For leaders and managers, there is another set of questions that have to be asked and answered. And these questions have as much relevance in the Virgin Islands as they do in Puerto Rico. First, there is a critical need to understand the dangers that these situations pose. Because we live in a peaceful and stable part of the world, we take this peace and stability for granted, the natural order of things. This is both a mistake and a failure of imagination.

We should consider peace and stability to be values that have to be protected because they are almost certain to be tested in the months and years ahead. It is worth doing some worst-case analysis and keeping in mind W.B.Yeats’ poem "The Second Coming":

Things fall apart

the center cannot hold

Mere anarchy is loosed on the world

The blood dimm’d tide is loosed, and everywhere

The ceremony of innocence is drowned

The best lack all conviction, while the worst

Are full of passionate intensity

Overreaction? Probably, but a part of solid planning is to consider events that seem unimaginable, but could happen. (Why do the Sept. 11 attacks always pop up in this category?) And for the Virgin Islands, the dangers posed by a sustained and self-reinforcing downturn are substantial.
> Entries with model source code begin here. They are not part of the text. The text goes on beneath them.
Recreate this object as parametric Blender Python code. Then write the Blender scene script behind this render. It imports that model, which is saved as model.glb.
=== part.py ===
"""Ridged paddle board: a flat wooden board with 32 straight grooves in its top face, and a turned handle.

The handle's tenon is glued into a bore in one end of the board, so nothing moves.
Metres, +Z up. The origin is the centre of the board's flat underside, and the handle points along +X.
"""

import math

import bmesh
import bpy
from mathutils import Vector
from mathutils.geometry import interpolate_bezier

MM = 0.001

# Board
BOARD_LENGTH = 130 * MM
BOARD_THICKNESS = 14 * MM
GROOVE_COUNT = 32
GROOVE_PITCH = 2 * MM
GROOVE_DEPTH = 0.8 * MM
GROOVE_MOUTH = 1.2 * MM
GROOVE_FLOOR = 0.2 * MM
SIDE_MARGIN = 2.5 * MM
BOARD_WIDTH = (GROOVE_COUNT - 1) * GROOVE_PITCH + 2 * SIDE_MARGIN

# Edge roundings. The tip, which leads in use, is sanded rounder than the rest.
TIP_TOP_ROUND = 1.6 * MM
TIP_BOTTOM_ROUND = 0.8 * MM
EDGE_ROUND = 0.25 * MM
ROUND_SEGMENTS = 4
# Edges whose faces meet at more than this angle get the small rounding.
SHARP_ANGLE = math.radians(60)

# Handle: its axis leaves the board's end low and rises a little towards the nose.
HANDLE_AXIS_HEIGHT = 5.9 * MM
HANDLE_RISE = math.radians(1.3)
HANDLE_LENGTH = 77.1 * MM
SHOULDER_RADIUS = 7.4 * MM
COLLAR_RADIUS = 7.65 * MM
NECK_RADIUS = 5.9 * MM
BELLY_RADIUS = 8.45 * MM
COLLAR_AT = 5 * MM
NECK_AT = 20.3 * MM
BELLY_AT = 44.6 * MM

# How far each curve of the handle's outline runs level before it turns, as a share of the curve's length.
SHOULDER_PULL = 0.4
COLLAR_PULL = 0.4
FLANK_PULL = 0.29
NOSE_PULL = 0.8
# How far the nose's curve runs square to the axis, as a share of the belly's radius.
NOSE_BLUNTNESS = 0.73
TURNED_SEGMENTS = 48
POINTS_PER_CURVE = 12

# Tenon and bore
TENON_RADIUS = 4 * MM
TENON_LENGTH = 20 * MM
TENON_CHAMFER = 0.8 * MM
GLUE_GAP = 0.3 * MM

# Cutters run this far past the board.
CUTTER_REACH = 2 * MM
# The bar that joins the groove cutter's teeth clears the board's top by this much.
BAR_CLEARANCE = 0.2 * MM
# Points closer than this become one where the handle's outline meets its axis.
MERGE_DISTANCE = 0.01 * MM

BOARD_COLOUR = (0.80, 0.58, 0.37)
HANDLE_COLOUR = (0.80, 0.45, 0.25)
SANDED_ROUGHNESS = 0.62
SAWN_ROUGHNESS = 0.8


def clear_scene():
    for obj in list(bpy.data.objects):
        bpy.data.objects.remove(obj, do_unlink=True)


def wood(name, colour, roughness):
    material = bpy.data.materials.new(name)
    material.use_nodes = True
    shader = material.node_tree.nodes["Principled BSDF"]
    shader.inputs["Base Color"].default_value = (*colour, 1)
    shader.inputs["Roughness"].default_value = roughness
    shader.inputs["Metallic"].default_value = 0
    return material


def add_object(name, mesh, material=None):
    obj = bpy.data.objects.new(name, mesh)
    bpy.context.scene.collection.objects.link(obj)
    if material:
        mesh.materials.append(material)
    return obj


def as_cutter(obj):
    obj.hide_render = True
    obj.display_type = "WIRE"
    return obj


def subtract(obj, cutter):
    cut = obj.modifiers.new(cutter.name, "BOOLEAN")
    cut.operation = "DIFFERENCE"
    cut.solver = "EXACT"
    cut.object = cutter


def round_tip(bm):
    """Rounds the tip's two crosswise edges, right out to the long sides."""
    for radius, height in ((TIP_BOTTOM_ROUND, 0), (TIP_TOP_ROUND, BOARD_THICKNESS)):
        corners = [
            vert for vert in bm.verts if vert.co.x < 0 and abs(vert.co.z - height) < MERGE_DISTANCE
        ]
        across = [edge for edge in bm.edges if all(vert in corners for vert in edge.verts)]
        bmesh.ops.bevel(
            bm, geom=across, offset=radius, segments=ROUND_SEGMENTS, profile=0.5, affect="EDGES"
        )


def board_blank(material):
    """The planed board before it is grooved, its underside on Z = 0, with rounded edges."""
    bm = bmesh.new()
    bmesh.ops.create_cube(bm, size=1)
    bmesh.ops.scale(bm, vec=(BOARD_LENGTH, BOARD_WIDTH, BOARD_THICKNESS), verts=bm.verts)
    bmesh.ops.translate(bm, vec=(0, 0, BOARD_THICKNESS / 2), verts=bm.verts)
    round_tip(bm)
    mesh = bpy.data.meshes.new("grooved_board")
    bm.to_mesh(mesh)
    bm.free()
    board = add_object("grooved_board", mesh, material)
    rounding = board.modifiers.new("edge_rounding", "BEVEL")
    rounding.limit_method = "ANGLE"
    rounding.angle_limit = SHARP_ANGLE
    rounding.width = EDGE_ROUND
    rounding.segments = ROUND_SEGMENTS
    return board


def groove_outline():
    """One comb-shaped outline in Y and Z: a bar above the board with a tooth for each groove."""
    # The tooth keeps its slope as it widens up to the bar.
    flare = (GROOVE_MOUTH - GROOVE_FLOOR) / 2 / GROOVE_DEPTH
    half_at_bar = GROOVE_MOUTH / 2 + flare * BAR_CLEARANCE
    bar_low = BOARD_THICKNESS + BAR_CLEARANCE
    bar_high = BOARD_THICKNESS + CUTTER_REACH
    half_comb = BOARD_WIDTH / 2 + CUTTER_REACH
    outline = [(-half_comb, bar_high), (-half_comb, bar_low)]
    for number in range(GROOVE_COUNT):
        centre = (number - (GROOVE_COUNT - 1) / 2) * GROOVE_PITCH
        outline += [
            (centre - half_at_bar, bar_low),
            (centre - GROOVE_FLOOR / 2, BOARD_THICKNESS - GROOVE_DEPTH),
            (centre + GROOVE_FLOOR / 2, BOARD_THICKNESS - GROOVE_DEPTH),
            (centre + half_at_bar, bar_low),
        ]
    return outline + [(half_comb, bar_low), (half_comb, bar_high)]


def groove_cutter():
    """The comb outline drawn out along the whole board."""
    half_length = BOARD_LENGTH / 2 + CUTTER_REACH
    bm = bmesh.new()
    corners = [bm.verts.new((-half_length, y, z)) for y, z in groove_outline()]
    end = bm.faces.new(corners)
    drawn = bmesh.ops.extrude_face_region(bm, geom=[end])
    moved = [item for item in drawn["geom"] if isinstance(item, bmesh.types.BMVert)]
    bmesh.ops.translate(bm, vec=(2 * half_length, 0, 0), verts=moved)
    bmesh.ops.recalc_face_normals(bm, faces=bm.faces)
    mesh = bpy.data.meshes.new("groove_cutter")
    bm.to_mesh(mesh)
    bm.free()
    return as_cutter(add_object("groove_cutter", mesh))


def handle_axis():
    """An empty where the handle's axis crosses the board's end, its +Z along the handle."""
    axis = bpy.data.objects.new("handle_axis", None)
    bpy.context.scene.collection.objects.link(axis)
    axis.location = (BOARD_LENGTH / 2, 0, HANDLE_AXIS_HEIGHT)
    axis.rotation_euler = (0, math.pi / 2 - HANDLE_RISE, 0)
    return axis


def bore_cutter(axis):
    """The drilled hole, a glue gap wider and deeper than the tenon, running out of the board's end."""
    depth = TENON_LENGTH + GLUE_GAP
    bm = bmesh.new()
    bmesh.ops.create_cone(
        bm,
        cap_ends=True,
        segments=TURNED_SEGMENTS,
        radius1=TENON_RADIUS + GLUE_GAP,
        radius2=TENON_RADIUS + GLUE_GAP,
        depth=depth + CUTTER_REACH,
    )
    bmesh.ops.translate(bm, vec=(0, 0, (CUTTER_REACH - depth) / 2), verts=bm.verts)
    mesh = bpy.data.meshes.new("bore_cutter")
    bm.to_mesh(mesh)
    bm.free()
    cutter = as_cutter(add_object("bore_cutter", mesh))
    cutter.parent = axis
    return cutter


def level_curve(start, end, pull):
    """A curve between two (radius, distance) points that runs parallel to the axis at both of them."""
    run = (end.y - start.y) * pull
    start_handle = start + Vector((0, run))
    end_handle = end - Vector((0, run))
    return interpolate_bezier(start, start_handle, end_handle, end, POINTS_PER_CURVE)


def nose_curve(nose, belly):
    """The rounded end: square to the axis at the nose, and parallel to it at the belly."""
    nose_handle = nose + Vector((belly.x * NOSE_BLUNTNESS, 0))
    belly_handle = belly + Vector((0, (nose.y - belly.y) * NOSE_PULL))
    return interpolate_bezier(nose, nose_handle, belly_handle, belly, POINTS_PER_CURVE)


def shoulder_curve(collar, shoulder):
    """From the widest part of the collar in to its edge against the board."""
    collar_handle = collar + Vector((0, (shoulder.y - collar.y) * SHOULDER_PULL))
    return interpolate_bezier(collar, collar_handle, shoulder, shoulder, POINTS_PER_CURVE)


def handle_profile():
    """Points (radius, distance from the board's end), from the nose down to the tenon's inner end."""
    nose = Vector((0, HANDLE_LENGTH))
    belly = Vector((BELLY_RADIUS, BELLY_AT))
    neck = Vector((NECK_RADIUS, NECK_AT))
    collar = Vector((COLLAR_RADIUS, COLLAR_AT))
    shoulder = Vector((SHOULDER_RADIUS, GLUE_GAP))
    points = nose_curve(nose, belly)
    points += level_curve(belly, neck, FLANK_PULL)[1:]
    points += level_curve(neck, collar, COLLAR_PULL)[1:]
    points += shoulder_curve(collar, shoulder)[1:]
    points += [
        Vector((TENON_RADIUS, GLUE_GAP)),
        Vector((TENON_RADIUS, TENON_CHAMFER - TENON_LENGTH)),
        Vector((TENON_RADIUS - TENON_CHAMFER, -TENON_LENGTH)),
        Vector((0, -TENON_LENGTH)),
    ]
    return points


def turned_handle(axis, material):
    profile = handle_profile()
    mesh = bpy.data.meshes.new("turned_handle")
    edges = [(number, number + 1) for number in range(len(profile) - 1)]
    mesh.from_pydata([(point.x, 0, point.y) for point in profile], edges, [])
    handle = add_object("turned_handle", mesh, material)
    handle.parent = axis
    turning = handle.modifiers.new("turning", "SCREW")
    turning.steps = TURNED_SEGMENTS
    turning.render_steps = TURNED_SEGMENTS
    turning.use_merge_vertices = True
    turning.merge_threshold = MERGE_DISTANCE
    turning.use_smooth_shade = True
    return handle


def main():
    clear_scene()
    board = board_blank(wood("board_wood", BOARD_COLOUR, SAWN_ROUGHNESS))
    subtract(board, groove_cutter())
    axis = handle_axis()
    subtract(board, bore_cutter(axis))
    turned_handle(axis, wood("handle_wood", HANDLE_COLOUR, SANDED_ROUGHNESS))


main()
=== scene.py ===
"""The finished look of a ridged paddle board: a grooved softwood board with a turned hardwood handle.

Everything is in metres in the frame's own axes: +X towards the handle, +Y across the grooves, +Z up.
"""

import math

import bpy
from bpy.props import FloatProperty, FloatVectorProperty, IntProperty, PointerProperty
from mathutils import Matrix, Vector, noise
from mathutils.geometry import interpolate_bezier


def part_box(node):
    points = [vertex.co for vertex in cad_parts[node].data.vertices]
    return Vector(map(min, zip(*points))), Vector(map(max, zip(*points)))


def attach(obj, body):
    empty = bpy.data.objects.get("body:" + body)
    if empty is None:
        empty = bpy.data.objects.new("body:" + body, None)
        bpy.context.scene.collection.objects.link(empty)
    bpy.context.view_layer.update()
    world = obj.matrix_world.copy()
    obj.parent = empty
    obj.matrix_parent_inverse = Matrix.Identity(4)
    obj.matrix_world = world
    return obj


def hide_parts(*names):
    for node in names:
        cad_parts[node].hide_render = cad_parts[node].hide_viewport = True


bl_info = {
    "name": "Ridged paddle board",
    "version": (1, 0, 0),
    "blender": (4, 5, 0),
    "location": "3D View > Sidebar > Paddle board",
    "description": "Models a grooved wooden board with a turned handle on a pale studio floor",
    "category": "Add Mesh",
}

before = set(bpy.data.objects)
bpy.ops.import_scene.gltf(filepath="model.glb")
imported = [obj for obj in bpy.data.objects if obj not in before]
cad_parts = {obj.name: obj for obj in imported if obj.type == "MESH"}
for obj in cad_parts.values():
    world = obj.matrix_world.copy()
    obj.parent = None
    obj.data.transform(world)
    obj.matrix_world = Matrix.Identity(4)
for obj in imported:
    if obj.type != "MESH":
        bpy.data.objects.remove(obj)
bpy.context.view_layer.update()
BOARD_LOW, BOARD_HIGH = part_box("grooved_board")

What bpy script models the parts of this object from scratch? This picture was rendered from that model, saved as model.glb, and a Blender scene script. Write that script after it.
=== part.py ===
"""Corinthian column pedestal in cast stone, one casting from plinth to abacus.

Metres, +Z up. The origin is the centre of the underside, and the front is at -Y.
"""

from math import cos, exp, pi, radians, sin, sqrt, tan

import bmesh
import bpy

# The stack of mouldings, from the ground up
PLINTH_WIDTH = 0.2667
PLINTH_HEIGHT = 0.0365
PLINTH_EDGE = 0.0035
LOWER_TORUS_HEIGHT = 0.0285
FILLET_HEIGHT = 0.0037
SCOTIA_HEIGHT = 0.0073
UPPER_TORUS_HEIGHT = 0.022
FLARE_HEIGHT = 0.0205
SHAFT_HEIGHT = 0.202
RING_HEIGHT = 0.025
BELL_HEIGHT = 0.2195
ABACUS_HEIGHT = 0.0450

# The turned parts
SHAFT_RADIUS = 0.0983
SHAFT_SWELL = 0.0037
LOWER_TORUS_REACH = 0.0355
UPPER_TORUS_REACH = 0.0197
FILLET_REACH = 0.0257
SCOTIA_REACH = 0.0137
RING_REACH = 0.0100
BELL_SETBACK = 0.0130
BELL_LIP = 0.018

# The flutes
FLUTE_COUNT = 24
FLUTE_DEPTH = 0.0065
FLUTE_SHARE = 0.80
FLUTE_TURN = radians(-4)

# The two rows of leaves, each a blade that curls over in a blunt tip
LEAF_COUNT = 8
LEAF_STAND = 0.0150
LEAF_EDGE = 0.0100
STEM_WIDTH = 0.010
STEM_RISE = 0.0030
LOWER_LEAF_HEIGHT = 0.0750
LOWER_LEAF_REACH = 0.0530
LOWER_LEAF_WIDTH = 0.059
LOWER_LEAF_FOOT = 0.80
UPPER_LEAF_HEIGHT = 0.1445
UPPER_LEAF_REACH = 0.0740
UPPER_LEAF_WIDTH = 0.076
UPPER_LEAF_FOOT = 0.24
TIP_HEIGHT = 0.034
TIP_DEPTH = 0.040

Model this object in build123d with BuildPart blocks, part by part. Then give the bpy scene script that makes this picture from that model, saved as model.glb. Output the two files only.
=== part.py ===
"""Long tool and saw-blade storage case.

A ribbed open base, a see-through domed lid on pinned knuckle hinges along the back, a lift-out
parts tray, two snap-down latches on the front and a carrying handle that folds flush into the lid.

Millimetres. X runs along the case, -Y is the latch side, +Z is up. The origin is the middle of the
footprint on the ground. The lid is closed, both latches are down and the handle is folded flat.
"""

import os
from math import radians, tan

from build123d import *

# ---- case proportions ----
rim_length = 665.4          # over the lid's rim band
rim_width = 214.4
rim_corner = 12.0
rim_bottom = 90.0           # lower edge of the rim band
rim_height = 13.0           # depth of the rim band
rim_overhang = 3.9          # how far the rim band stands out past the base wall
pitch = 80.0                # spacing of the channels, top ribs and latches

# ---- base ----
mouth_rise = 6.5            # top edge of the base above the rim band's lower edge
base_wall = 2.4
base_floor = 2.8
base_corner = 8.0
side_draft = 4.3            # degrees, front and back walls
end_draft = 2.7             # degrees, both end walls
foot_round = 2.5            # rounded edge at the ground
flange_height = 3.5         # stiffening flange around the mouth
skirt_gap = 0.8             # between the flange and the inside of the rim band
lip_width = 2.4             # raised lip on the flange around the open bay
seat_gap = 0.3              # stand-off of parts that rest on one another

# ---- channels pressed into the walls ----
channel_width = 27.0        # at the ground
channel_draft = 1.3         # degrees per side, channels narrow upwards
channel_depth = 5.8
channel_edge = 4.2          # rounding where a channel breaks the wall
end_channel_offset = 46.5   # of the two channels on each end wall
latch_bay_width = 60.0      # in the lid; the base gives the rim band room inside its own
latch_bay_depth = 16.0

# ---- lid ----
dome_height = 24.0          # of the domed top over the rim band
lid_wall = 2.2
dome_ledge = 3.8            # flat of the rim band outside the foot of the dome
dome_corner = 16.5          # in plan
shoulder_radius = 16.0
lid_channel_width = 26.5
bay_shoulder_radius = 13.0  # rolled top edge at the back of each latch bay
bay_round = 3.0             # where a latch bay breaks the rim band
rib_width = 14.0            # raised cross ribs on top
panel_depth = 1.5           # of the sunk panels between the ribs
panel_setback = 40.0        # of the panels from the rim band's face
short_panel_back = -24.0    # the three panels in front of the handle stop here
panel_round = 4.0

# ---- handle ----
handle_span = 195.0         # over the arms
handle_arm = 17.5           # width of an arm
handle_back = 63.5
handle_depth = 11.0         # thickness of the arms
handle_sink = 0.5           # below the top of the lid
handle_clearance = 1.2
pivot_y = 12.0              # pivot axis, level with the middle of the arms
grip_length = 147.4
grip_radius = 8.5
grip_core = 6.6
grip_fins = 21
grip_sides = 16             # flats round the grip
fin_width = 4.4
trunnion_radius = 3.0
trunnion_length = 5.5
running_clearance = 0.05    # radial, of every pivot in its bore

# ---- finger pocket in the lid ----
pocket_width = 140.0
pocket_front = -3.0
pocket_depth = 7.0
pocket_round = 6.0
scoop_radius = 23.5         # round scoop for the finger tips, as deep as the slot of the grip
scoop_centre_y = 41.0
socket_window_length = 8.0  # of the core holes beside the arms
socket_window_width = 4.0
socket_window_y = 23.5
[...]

These dangers are shaped by a number of linked realities: the heavy dependence on tourism; the size and low productivity of the government sector; inter-group and inter-island tensions, rivalries and resentments; and bad, interest-group-driven politics.

In a real crisis, the dividing line between success and failure is often the ability to get everyone pulling in the same direction. Each of the realities just listed makes it hard to achieve that in the Virgin Islands. Everyone or every group looking out only for its own interests is the definition of "the center cannot hold."

It is not clear whether Puerto Rican leaders planned effectively, considered the full range of options and communicated in the best possible way. These things are never clear when we are confronted with decisions that range from bad to even worse. What is clear is that the dangers we face are far greater when we wait until the crisis is upon us. I’m far less likely to look at the big picture when my livelihood is on the line then when we are trying to learn lessons from the experience of someone else.

For the Virgin Islands, the unfolding drama in Puerto Rico can provide an education without the requirement of paying tuition. There is an opportunity to think and plan based on probabilities, and on dealing openly with those things that will block or impede getting the best possible results. At the front end, this will require soul-searching by people and institutions that have shown little inclination to take a critical look at themselves in the past.

It will also require thinking through the government-driven economic model that provides employment but does not effectively deliver the services that Virgin Islanders depend on every day. Neither condemning a "bloated public sector" nor digging your heels in to defend an indefensible status quo is going to be a useful strategy. Finding the best possible size and structure for government services to meet the needs of all Virgin Islanders is a lot better approach. And it is one that can provide a shared framework to respond to the crisis if and when it comes.

These are all the kinds of hard issues that political leaders — and others — like to avoid and put off. But one thing that we can be quite sure of is that decision-makers in Puerto Rico and other places in crisis would like to turn the clock back and have more time to plan and gain consensus. The clock is always ticking.